Ramas da publicidade no relvado literário
Como adiantamos, sem pleitear uma historiografia acerca da inserção de marcas e/ou produtos em obras literárias, o que nos obrigaria a buscar os casos pioneiros de product literature e seguir uma estrutura não rizomática, em respeito à hierarquia arbórea, ao contrário da que propomos, iniciamos com um exemplo antológico trazido por Kern (1997), sobre Santo Kyoden, escritor japonês que, no século XVIII, difundia nas histórias cômicas de seus livros a própria tabacaria da qual era proprietário. A absorção de elementos reconhecíveis do mundo físico, comerciais ou não, no plano da ficção, é uma ação matricial que ocorre não apenas na literatura, mas em qualquer outra arte.
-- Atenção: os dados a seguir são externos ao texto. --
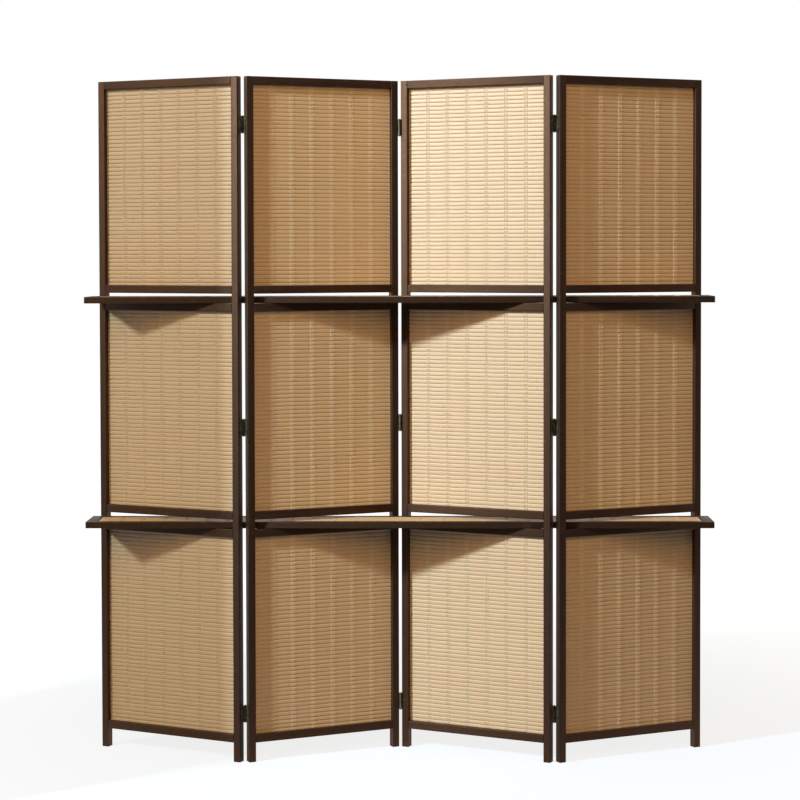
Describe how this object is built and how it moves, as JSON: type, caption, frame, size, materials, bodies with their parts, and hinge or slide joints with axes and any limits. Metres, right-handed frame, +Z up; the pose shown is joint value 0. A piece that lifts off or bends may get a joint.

Manet, na composição de seu quadro Un bar aux Folis-Bergère, de 1882, incorpora à cena que retrata a cerveja Bass (fig. 1).
Figura 1: Quadro Un bar aux Folis-Bergère, Manet.
[pic 1]
Fonte:https://www.arteeblog.com/2019/08/analise-da-pintura-de-edouard-manet-bar.html
Estudos nos mostram que as feições de várias esculturas de Aleijadinho eram de figuras célebres em sua época, não como forma de homenagem a elas, mas como crítica às suas condutas. O poeta Tomás Antônio Gonzaga, em Cartas Chilenas, de 1789, ridicularizava o governador de Vila Rica, Luís da Cunha Meneses, consubstanciando-o nos traços do personagem Fanfarrão Minésio.
As sátiras de Santo Kyoden, promovendo a sua tabacaria, nos remetem ao poema “Tabacaria”, de Álvaro de Campos, um dos heterônimos criados por Fernando Pessoa (1993, p.252). Neste poema de cunho metafísico, embora não nomeie a loja de tabacos, essencial na reflexão de seus versos, o poeta a grafa com letra maiúscula, como se concedendo o status de marca absoluta:
Estou hoje perplexo, como quem pensou e achou e esqueceu.